Closing the Winterbournes

The Department of Health (DH) has published its response to the Winterbourne View scandal. It contains some strong messages about removing the last institutions in the learning disabilities sector as soon as possible and uses Shared Lives in its report giving examples of effective practice.

We have been working with the DH to raise Ministers’ and officials’ awareness about the strong track record of community-based approaches like Shared Lives in helping people labelled ‘complex’ or ‘challenging’ to move out of institutions. With KeyRing, we have published today a short report giving examples of how Shared Lives and KeyRing networks can be used. The report identifies the main challenges as NHS commissioning practices and poor risk management, including a failure to work in partnership with families and weaknessess in the regulatory regime, which the DH proposes to address. The report makes these recommendations:

  • All 1,500 individuals to be offered immediately a personal budget (if their care is social care funded) or a personal health budget (if funded via NHS Continuing Care) plus a brokerage and advocacy service.
  • Professionals, including NHS consultants and commissioners, need to be educated about non-traditional approaches.
  • Regulators to ensure that any care provided for more than a very short period of time demonstrates that it enables individuals to experience ordinary lives, unless there is a demonstrable safety or legal reason why this cannont be achieved.
  • Exploring the use of payment by results and social finance investment approaches to bring alternative providers into the market, or to allow double-funding of experimental support packages for short periods.
  • Raising the status of people with learning disabilities, in particular through achieving higher levels of employment including employing people in regulatory and inspection roles.
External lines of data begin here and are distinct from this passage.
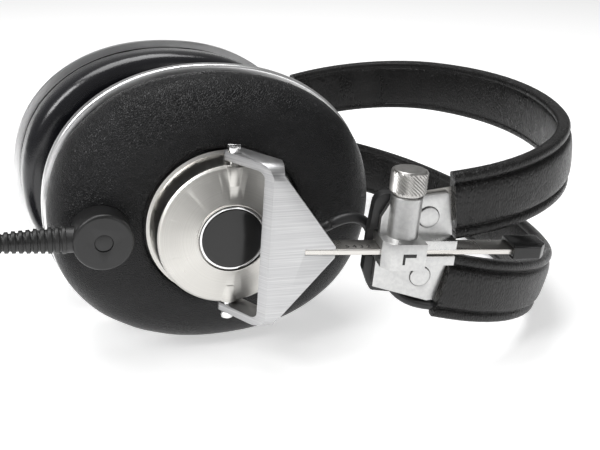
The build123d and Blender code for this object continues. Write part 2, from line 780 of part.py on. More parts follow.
relief_end = relief_start - RELIEF_LENGTH
outlet = (left_cup_home * Pos(relief_end, CORD_AXIS, PUCK_AT[1])).position
ahead = (left_cup_home * Pos(relief_end - 15, CORD_AXIS, PUCK_AT[1])).position
coil_x, coil_y = COIL_AT
coil_top = COIL_HEIGHT + CORD_R - CORD_SINK
joins_y = coil_y - COIL_R

cord_run = tube(
    [
        outlet,
        ahead,
        (ahead.X - 16, (ahead.Y + joins_y) / 2, ahead.Z - 14),
        (coil_x + 12, joins_y + 1, coil_top + 3),
        (coil_x - 4, joins_y, coil_top),
    ],
    CORD_R,
)

with BuildPart() as cord_coil:
    with BuildSketch(Plane.XZ.offset(-coil_y)):
        with Locations((coil_x + COIL_R, COIL_HEIGHT / 2)):
            RectangleRounded(COIL_WALL, COIL_HEIGHT, CORD_R)
    revolve(axis=Axis((coil_x, coil_y, 0), (0, 0, 1)))

tail_y = coil_y - COIL_R - COIL_WALL / 2 + CORD_R
tail_end = (coil_x - 40, tail_y + 32, JACK_BODY_R)

cord_tail = tube(
    [
        (coil_x, tail_y, CORD_R),
        (coil_x - 22, tail_y, CORD_R),
        (coil_x - 40, tail_y + 12.4, JACK_BODY_R),
        tail_end,
    ],
    CORD_R,
)

# the plug lies beside the coil and points along Y
plug_front = JACK_BODY

with BuildPart() as plug_shell:
    with BuildSketch(Plane.XY):
        with BuildLine():
            Polyline(
                (0, 0),
                (CORD_R + 1.2, 0),
                (JACK_BODY_R - 1.4, 9),
                (JACK_BODY_R - 1.4, 11),
                (JACK_BODY_R, 12),
                (JACK_BODY_R, plug_front - 3),
                (JACK_BODY_R - 0.6, plug_front),
                (0, plug_front),
                close=True,
            )
        make_face()
    revolve(axis=Axis.Y)

with BuildPart() as plug_shaft:
    with BuildSketch(Plane.XY):
        with BuildLine():
            Polyline(
                (0, plug_front),
                (JACK_R + 1.1, plug_front),
                (JACK_R + 1.1, plug_front + 1.6),
                (JACK_R, plug_front + 1.6),
                (JACK_R, plug_front + JACK - 7.2),
                (JACK_R - 0.9, plug_front + JACK - 5.6),
                (JACK_R, plug_front + JACK - 3.6),
                (0.8, plug_front + JACK),
                (0, plug_front + JACK),
                close=True,
            )
        make_face()
    revolve(axis=Axis.Y)

plug_home = Pos(*tail_end)

write_pair(cup_cover, "cup_cover", left_cup_home, right_cup_home)
write_pair(cup_shell, "cup_shell", left_cup_home, right_cup_home)
write_pair(chrome_ring, "chrome_ring", left_cup_home, right_cup_home)
write_pair(baffle, "baffle", left_cup_home, right_cup_home)
write_pair(driver_basket, "driver_basket", left_cup_home, right_cup_home)
write_pair(driver_magnet, "driver_magnet", left_cup_home, right_cup_home)
write_pair(driver_cone, "driver_cone", left_cup_home, right_cup_home)
write_pair(ear_pad, "ear_pad", left_cup_home, right_cup_home)
write_pair(pad_foam, "pad_foam", left_cup_home, right_cup_home)
write_pair(hub_housing, "hub_housing", left_cup_home, right_cup_home)
write_pair(hub_cap, "hub_cap", left_cup_home, right_cup_home)
write_pair(hub_cap_ring, "hub_cap_ring", left_cup_home, right_cup_home)
write_pair(yoke, "yoke", left_arm_home, right_arm_home)
write_pair(pivot_screws, "pivot_screws", left_arm_home, right_arm_home)
write_pair(slider_arm, "slider_arm", left_arm_home, right_arm_home)
write_pair(arm_end_cap, "arm_end_cap", left_arm_home, right_arm_home)
write_pair(clamp_casting, "clamp_casting", left_home, right_home)
write_pair(thumbscrew, "thumbscrew", left_home, right_home)
write_pair(backing_plate, "backing_plate", left_home, right_home)
write_pair(band_rivets, "band_rivets", left_home, right_home)
write_left(strap_upper, "strap_upper", band_home)
write_left(strap_lower, "strap_lower", band_home)
write_left(strap_core_upper, "strap_core_upper", band_home)
write_left(strap_core_lower, "strap_core_lower", band_home)
write_left(cable_puck, "cable_puck", left_cup_home)
write_left(puck_plug, "puck_plug", left_cup_home)
write_left(strain_relief, "strain_relief", left_cup_home)
write_left(cup_lead_left, "cup_lead_left", left_home)
write_right(cup_lead_right, "cup_lead_right", right_home)
write(cord_run.part, "cord_run")
write(cord_coil.part, "cord_coil")
write(cord_tail.part, "cord_tail")
write_left(plug_shell, "plug_shell", plug_home)
write_left(plug_shaft, "plug_shaft", plug_home)
coiled = COIL_TURNS * 2 * pi * COIL_R
print("coiled cord", round(coiled), "mm in", COIL_TURNS, "turns")
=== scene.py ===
from math import atan, cos, degrees, pi, radians, sin, tan

import bpy
from mathutils import Matrix, Vector


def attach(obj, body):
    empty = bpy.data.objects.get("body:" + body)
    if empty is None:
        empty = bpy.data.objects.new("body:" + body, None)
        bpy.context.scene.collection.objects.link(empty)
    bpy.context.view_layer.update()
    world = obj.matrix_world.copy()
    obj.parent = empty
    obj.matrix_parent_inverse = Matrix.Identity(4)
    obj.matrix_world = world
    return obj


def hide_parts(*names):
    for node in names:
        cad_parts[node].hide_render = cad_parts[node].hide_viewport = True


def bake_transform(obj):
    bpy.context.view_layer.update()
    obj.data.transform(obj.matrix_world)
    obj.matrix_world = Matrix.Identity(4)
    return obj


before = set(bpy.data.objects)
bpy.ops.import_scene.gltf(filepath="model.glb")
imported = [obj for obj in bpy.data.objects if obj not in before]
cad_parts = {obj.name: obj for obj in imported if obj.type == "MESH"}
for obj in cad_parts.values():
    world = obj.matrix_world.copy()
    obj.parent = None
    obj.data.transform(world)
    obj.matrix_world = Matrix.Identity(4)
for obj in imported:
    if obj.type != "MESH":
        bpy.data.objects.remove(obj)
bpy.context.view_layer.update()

MM = 0.001

# ---- how the assemblies stand: millimetres and degrees, the same values as the solids ----
LIE_TILT = 4.0  # the crown rests lower than the hinge axis
AXIS_HEIGHT = 47.125  # of the hinge centre above the table
MIDDLE_Y = 0.67  # of the head's middle plane
YOKE_X = -33.347  # of the yoke front, from the middle of the object
HALF_SPAN = 69.7  # yoke front to the middle plane of the head
ARM_TOE = 10.3  # each arm closes in towards the cups by this angle
PIVOT_X, PIVOT_Y = -10.8, 15.0  # of the cup's hinge, in the side frame
CUP_TURN = 8.2  # of the cup on its hinge
RIGHT_PULL = 7.5  # the right arm is pulled out further than the left
CLAMP_X = 43.7  # of the thumbscrew, in the side frame
CORD_AXIS = 4.3  # depth of the cord outlet behind the hinge axis
OUTLET_Z = -0.7  # of the cord outlet from the cup's middle
table = Matrix.Translation((0, MIDDLE_Y, AXIS_HEIGHT)) @ Matrix.Rotation(radians(LIE_TILT), 4, "Y")


def swing(x, y, about_z):
    return Matrix.Translation((x, y, 0)) @ Matrix.Rotation(radians(about_z), 4, "Z")


SIDES = ("left", "right")
SIGN = {"left": 1, "right": -1}
metres = Matrix.Scale(MM, 4)
side_home, arm_home, cup_home = {}, {}, {}
for side in SIDES:
    s = SIGN[side]
    plain = table @ swing(YOKE_X, -s * HALF_SPAN, -s * ARM_TOE)
    pulled = plain @ swing(0 if side == "left" else -RIGHT_PULL, 0, 0)
    cup = pulled @ swing(PIVOT_X, s * PIVOT_Y, s * CUP_TURN)
    flip = Matrix.Diagonal((1, s, 1, 1))
    side_home[side] = metres @ plain @ flip
    arm_home[side] = metres @ pulled @ flip
    cup_home[side] = metres @ cup @ flip
band_home = metres @ table @ Matrix.Translation((YOKE_X, 0, 0))


# ---- helpers for modelling ----
def only(obj):
    bpy.ops.object.select_all(action="DESELECT")
    obj.select_set(True)
    bpy.context.view_layer.objects.active = obj


def place(obj, home):
    """Moves a piece modelled in millimetres to where it lies, in metres, and applies that."""
    only(obj)
    obj.matrix_world = home
    bpy.ops.object.transform_apply(location=True, rotation=True, scale=True)
    if home.determinant() < 0:
        bpy.ops.object.mode_set(mode="EDIT")
        bpy.ops.mesh.select_all(action="SELECT")
        bpy.ops.mesh.normals_make_consistent(inside=False)
        bpy.ops.object.mode_set(mode="OBJECT")


def apply_modifiers(obj):
    only(obj)
    for modifier in list(obj.modifiers):
        bpy.ops.object.modifier_apply(modifier=modifier.name)


def bevel_edges(obj, width, angle):
    """Breaks the edges that are sharper than the angle."""
    bevel = obj.modifiers.new("edges", "BEVEL")
    bevel.width = width * MM
    bevel.segments = 2
    bevel.limit_method = "ANGLE"
    bevel.angle_limit = radians(angle)
    apply_modifiers(obj)


def smooth(obj, angle):
    only(obj)
    bpy.ops.object.shade_smooth_by_angle(angle=radians(angle))


def dress(obj, material, body):
    obj.data.materials.clear()
    obj.data.materials.append(material)
    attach(obj, body)


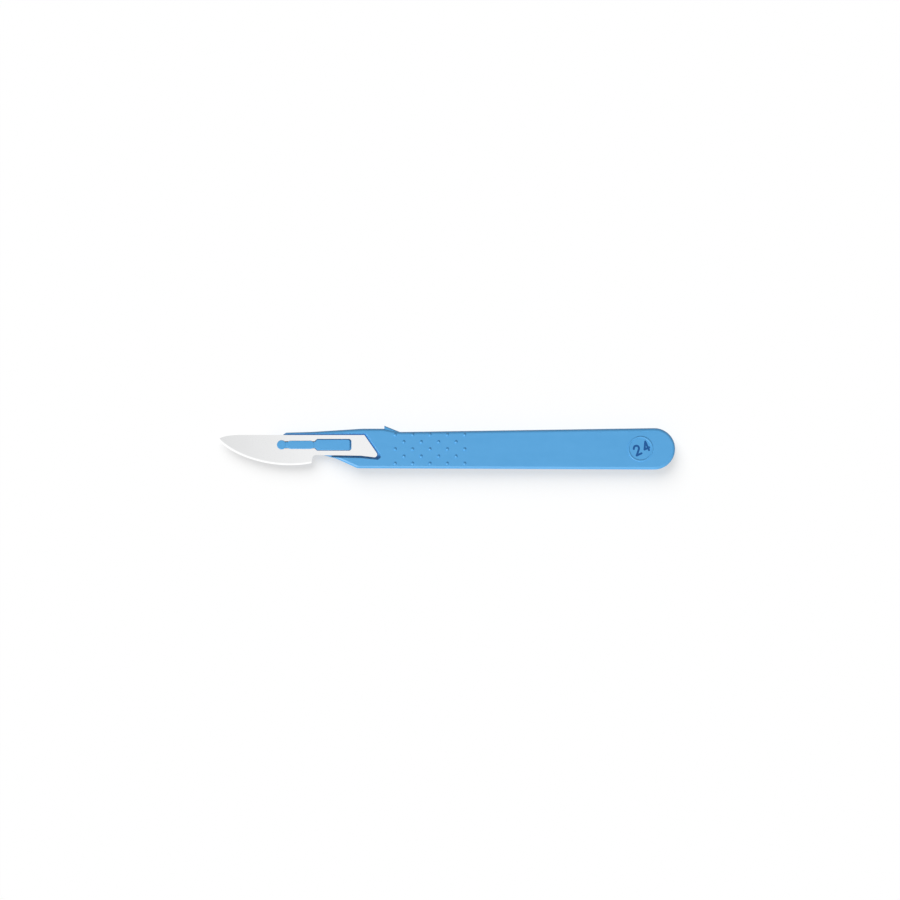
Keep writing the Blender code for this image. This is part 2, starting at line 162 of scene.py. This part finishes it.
class Value:
    """An output of a node, with arithmetic that adds Math nodes."""

    def __init__(self, nodes, socket):
        self.nodes = nodes
        self.socket = socket

    def output(self, name):
        """Another output of the same node."""
        return Value(self.nodes, self.socket.node.outputs[name])

    def __add__(self, other):
        return self.nodes.maths("ADD", self, other)

    def __sub__(self, other):
        return self.nodes.maths("SUBTRACT", self, other)

    def __rsub__(self, other):
        return self.nodes.maths("SUBTRACT", other, self)

    def __mul__(self, other):
        return self.nodes.maths("MULTIPLY", self, other)

    __radd__ = __add__
    __rmul__ = __mul__


class Nodes:
    """A tree of nodes."""

    def __init__(self, tree):
        self.tree = tree

    def node(self, kind, inputs=None, output=0, **settings):
        """Adds a node with its settings first, then the values or links of its sockets."""
        node = self.tree.nodes.new(kind)
        for setting, value in settings.items():
            setattr(node, setting, value)
        for key, value in (inputs or {}).items():
            if isinstance(value, Value):
                self.tree.links.new(value.socket, node.inputs[key])
            else:
                node.inputs[key].default_value = value
        return Value(self, node.outputs[output]) if node.outputs else None

    def maths(self, operation, first, second):
        """Adds a Math node for two values or numbers."""
        return self.node("ShaderNodeMath", {0: first, 1: second}, operation=operation)


class Paint(Nodes):
    """The nodes of a material or of the world."""

    def __init__(self, owner):
        owner.use_nodes = True
        super().__init__(owner.node_tree)
        self.owner = owner
        self.tree.nodes.clear()

    def place(self, origin=(0.0, 0.0, 0.0)):
        """The X, Y and Z of a point on the piece, from an origin."""
        place = self.node("ShaderNodeTexCoord", output="Object")
        moved = self.node("ShaderNodeVectorMath", {0: place, 1: origin}, operation="SUBTRACT")
        split = self.node("ShaderNodeSeparateXYZ", {0: moved})
        return [split.output(axis) for axis in "XYZ"]

    def grain(self, size, detail=2.0):
        """Noise from 0 to 1, with blotches about this long along X, Y and Z."""
        place = self.node("ShaderNodeTexCoord", output="Object")
        scale = [1.0 / side for side in size]
        stretched = self.node("ShaderNodeVectorMath", {0: place, 1: scale}, operation="MULTIPLY")
        return self.node("ShaderNodeTexNoise",
                         {"Vector": stretched, "Scale": 1.0, "Detail": detail})

    def spread(self, value, low, high, start=0.0, end=1.0):
        """Carries a value from one range to another and holds it at the ends."""
        return self.node("ShaderNodeMapRange", {"Value": value, "From Min": low, "From Max": high,
                                                "To Min": start, "To Max": end})

    # A Mix node repeats its sockets' names for each kind of data, so they go by number
    def mix(self, share, first, second):
        """Value between two others."""
        return self.node("ShaderNodeMix", {0: share, 2: first, 3: second}, data_type="FLOAT")

    def blend(self, share, first, second):
        """Colour between two others."""
        return self.node("ShaderNodeMix", {0: share, 6: first, 7: second}, output=2,
                         data_type="RGBA")

    def bump(self, height, depth, strength):
        """Surface normal for a height from 0 to 1 that is this deep."""
        return self.node("ShaderNodeBump", {"Height": height, "Distance": depth,
                                            "Strength": strength})

    def surface(self, shader):
        """Puts a shader on what is painted, and returns what is painted."""
        kind = "World" if isinstance(self.owner, bpy.types.World) else "Material"
        self.node(f"ShaderNodeOutput{kind}", {"Surface": shader})
        return self.owner


def new_paint(name):
    """The nodes of a new material."""
    return Paint(bpy.data.materials.new(name))


def grey(level):
    """A plain grey, from 0 for black to 1 for white."""
    return (level, level, level, 1.0)


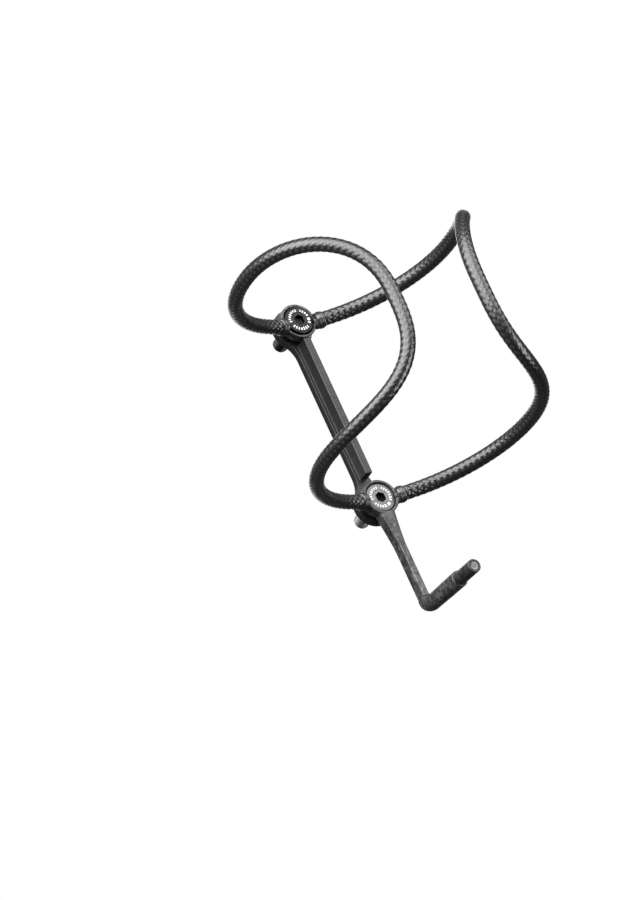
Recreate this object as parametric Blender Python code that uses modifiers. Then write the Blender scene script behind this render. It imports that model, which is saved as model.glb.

The DH report echoes a number of our recommendations and it is heartening to see that the government has pursued a strong line on this, rather than hiding behind the banner of ‘localism’. Local areas will be able to take a range of locally-decided approaches to closing the Winterbournes, but it’s right that closing them or reducing their use is not seen as optional. Full report: http://bit.ly/QTuhhG.

3 thoughts on “Closing the Winterbournes

  1. Bernie Mayall December 11, 2012 / 2:06 pm

    It has, to put it mildly, been a long time coming, is all I can say. For years advocates, circles of support, concerned individuals and organisations, have been flagging the inappropriateness of hospitalising someone who is not sick, and whose very hospitalisation creates further challenges for them.